Indeed, as Erik Von Kuehnelt-Leddihn notes, the French Revolution and Napoleon’s rule was the precursor to the 20th century.
Glover writes that, after the defeat of Napoleon, there was nearly one-hundred years of unbroken peace in Europe; a peace which ended in the First World War.
What type of government exited prior to the Revolution, after the defeat of Napoleon, and up until the end of the First World War?
Monarchies of various kinds.
Democracies of various kinds.
After the First World War, Germany became a democracy, and what happened?
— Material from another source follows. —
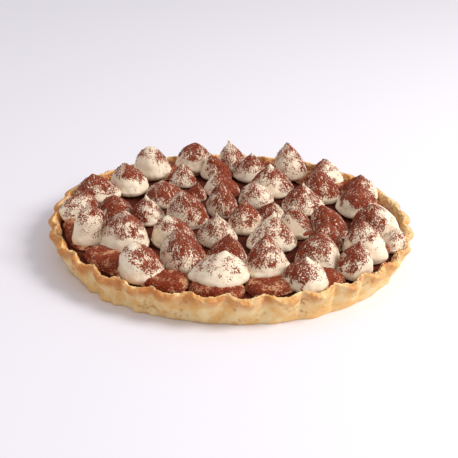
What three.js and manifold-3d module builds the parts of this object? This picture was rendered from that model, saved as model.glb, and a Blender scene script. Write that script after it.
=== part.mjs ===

They elected Adolf Hitler.
And what did Hitler do?
He unleashed the “Terror.”
Is it conceivable, as Winston Churchill thought, that without democracy and with monarchy, Hitler would never have been possible? Here is Churchill:
Reflecting in 1945 on what had led to the rise of Nazi Germany, Winston Churchill wrote: “This war would never have come unless, under American and modernizing pressure, we had driven the Hapsburgs out of Austria and Hungary and the Hohenzollerns out of Germany.
By making these vacuums,” he went on, “we gave the opening for the Hitlerite monster to crawl out of its sewer on to the vacant thrones.
Unsecure power indeed.
America, as with Germany, brought democracy to Iraq, what happened?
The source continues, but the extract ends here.